I gloriosi anni ottanta
A soli pochi mesi dall’uscita del suo penultimo lungometraggio – Se mi vuoi bene – il regista Fausto Brizzi ha presentato a pubblico e critica la sua ultima fatica: La mia banda suona il pop. Un lavoro, il presente, che punta tutto sul concetto di “revival”, avvalendosi anche di un nutrito cast di glorie del cinema italiano comprendente Diego Abatantuono, Christian De Sica, Angela Finocchiaro, Paolo Rossi e Massimo Ghini.
Tutti questi grandi nomi, dunque, sono qui riuniti per dare vita a un bizzarro gruppo musicale – i Popcorn – un tempo famoso negli anni Ottanta, che viene richiamato a esibirsi in occasione della festa di compleanno di un milionario russo. Sarà compito, dunque, del loro manager (impersonato, appunto, proprio da Abatantuono) far sì che i quattro, ognuno dei quali sembra inizialmente avere altri obiettivi per il futuro, tornino a essere quelli che erano, salvo poi scoprire che la presente operazione fa parte di un piano (architettato dall’addetto alla sicurezza del magnate) atto a derubare il milionario stesso. Che fare, dunque, per far sì che le cose inizino finalmente a girare a favore dello sgangherato quartetto?
Con un sapore che rimanda in tutto e per tutto ai gloriosi anni Ottanta, La mia banda suona il pop punta tutto su luci, colori e musiche orecchiabili (impossibile non menzionare, a tal proposito, il singolo “Semplicemente complicata”, composto per l’occasione dal maestro Bruno Zambrini), oltre che su gag e scene d’azione che si susseguono una dopo l’altra.
E la presente operazione – soprattutto se letta in chiave post-sanremese, con tanto di reunion di gruppi storici come i Ricchi e Poveri – in parte funziona. Funziona su tutto proprio il sopracitato quartetto, con i suoi componenti che, malgrado il passare degli anni, non hanno (quasi) perso la tempra di un tempo e, tra una disavventura e l’altra, sono sempre pronti – volenti o nolenti – a rimettersi in gioco. Funzionano anche le musiche, nel presente La mia banda suona il pop. Così come funzionano altrettanti rimandi al glorioso decennio, con tanto di DeLorean “originale” presente nel salotto del milionario russo.

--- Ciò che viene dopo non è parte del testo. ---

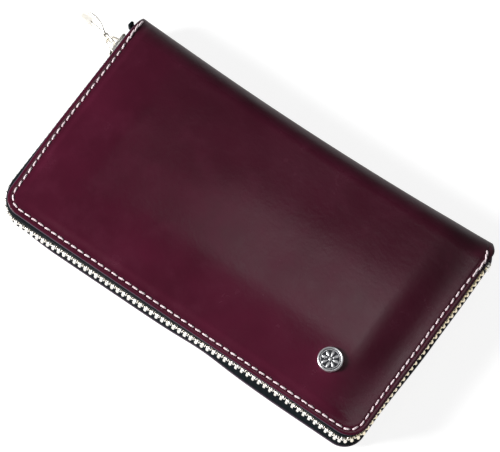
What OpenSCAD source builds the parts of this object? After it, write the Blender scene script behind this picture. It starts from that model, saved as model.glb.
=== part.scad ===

Eppure, nonostante tutto, se guardiamo l’intera operazione dal punto di vista della trama stessa e se consideriamo le numerose gag presenti, non possiamo non notare come La mia banda suona il pop si classifichi come un prodotto perfettamente nella media, se si pensa a tutte le numerose commedie che ogni anno appaiono copiose sui nostri grandi schermi. Ed è proprio questa formula a limitare fortemente il suddetto prodotto. Perché, di fatto, al di là della cornice in sé, al di là della forma che il regista ha dato all’intero lavoro, quest’ultimo, alla fine dei giochi, altro non fa che rivelarsi come un calderone di elementi già più e più volte visti. Peccato. Soprattutto perché al suo interno vi sono non pochi momenti gustosi, riguardanti, appunto, proprio i momenti in cui i quattro tornano a esibirsi, con tanto di montaggio alternato che ci fa vedere gli stessi da “giovani”, nei momenti più fortunati della loro carriera.
Ma, di fatto, La mia banda suona il pop non fa che rivelare una tra le più grandi pecche del cinema nostrano contemporaneo: quella di voler ripercorrere continuamente le stesse strade, lasciando ogni qualsivoglia tentativo di creare qualcosa di nuovo soltanto a metà.